Any vessel or class of vessels, the keel of which was laid or which was at a corresponding stage of construction before December 24, 1980, provided that she complies with the requirements of—

(a) The Act of June 7, 1897 (30 Stat. 96), as amended (33 U.S.C. 154-232) for vessels navigating the waters subject to that statute;

(b) Section 4233 of the Revised Statutes (33 U.S.C. 301-356) for vessels navigating the waters subject to that statute;

(c) The Act of February 8, 1895 (28 Stat. 645), as amended (33 U.S.C. 241-295) for vessels navigating the waters subject to that statute; or

(d) Sections 3, 4, and 5 of the Act of April 25, 1940 (54 Stat. 163), as amended (46 U.S.C. 526b, c, and d) for motorboats navigating the waters subject to that statute, shall be exempted from compliance with the technical Annexes to these Rules (33 CFR parts 84 through 88) as follows:

(i) The installation of lights with ranges prescribed in Rule 22 (§83.22), vessels of less than 20 meters in length are permanently exempt.

(ii) The installation of lights with color specifications as prescribed in Annex I to these Rules (33 CFR part 84), vessels of less than 20 meters in length are permanently exempt.
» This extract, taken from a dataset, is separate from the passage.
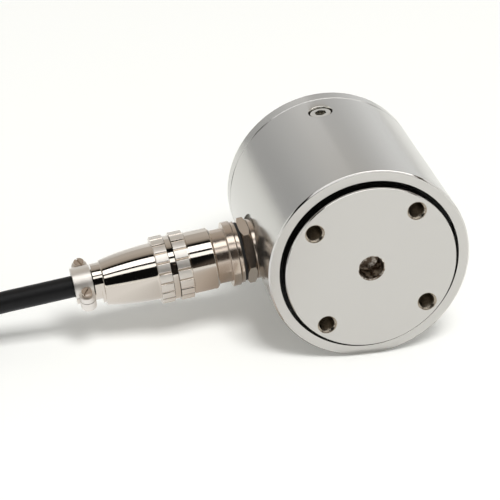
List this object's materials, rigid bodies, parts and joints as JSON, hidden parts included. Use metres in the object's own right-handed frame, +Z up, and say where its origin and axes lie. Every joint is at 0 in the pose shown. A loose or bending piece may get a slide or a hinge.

(iii) The repositioning of lights as a result of conversion to metric units and rounding off measurement figures are permanently exempt.

(iv) The horizontal repositioning of masthead lights prescribed by Annex I to these Rules (33 CFR part 84), vessels of less than 150 meters in length are permanently exempt; and

(v) Power-driven vessels of 12 meters or more but less than 20 meters in length are permanently exempt from the provisions of Rule 23(a)(i) and (iv) (§83.23(a)(i) and (iv)) provided that, in place of these lights, the vessel exhibits a white light aft visible all-round the horizon.